La pena di morte è l’uso terribile della violenza al massimo livello, quella di un intero Stato contro un individuo. Non rappresenta la forza di uno Stato ma la sua impotenza. Legittima, in casi particolari, in nome della sua difesa, proprio la distruzione della vita. Lo Stato che amministra la pena di morte si sostituisce a Dio e si muove come se fosse Dio, ma non lo è. La vita umana non è nella sua disponibilità, non può restituirla in caso di errore.
Biden ha mostrato che non è necessario continuare a uccidere per dimostrare che uccidere è sbagliato, e indica una strada per ridurre la violenza: più cultura della vita e meno cultura della morte. È un ragionamento che vale, varrebbe anche nelle guerre, che crescono per automatismi e rappresaglie in maniera insensata e, da qualunque parte stia la ragione iniziale, provocano sempre “crimini di massa” e “motivati da odio”. La guerra di un uomo contro un altro uomo non è diversa: e ne fanno le spese le donne, troppe.
Paga chi è etnicamente, religiosamente minoritario, chi parla un’altra lingua o vive ai margini della società. Pagano quelli che vengono inghiottiti in mare e che si scoraggia a salvare. Chi vive una vita tossica nella terra di nessuno globalizzata che sta in mano ai signori della droga, che si nutrono di morte e non temono di certo le pene capitali. Pagano le infinite schiere di civili, bambini e non, massacrati nelle guerre, i giovani mandati a morire con leggerezza.

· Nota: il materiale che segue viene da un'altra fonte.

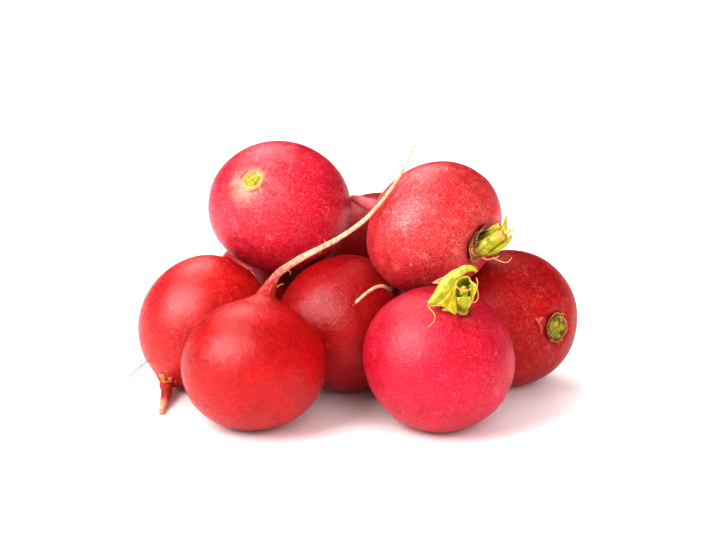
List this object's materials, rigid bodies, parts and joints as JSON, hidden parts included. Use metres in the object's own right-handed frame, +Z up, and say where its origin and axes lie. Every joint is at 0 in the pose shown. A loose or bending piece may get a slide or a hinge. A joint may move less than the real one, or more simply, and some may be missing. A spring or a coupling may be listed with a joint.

L’unica via di guarigione è meno violenza, e svuotare progressivamente anche «la pena di morte a pezzi». È importante che il mondo faccia a meno della pena capitale, e che lo faccia presto: come è accaduto già nella storia, almeno nelle leggi e nella coscienza morale dell’umanità, per la schiavitù e la tortura. Siamo più vicini.